2.2. Mit diesem Vorbringen ist die Beschwerde im Recht. Zum einen hat die belangte Behörde nach Ausweis des Verwaltungsaktes die beschwerdeführende Partei entgegen der Bestimmung des § 45 Abs. 3 AVG zu dieser einen tragenden Grund für die behördliche Beurteilung darstellenden Einschätzung der genannten deutschen Stelle nicht förmlich gehört.

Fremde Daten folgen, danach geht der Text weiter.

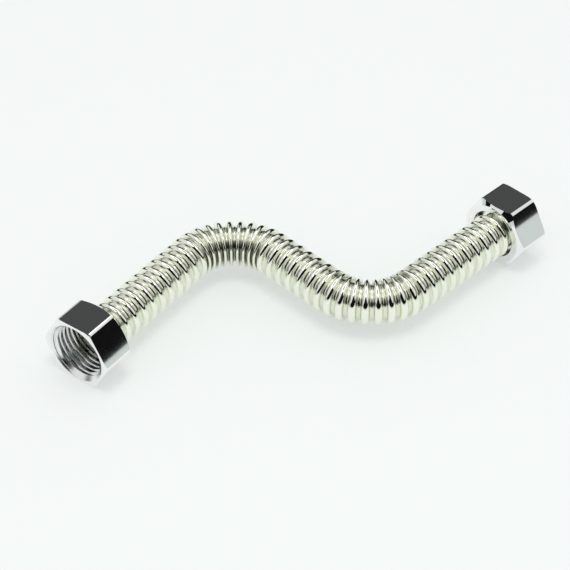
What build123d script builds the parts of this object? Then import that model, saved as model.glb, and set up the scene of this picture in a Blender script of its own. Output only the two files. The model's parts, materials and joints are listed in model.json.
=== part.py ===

Zum anderen wird im angefochtenen Bescheid in keiner Weise nachvollziehbar dargelegt, warum aus dem Umstand, daß zwei "UDPS-Mitglieder" der neuen Regierung im Heimatland des Beschwerdeführers angehörten, der Schluß gezogen werden könne, daß Personen wie der Beschwerdeführer in seinem Heimatland derzeit keiner aktuellen Bedrohungssituation im Sinn des § 37 Abs. 1 und/oder Abs. 2 FrG ausgesetzt wären, zumal es die Behörde etwa auch unterläßt, sich mit den tatsächlichen Zuständigkeiten dieser Mitglieder in der genannten Regierung näher auseinanderzusetzen und diesbezüglich lediglich festhält, daß diese beiden Personen "nominell ... mit Ministerposten" betraut worden wären.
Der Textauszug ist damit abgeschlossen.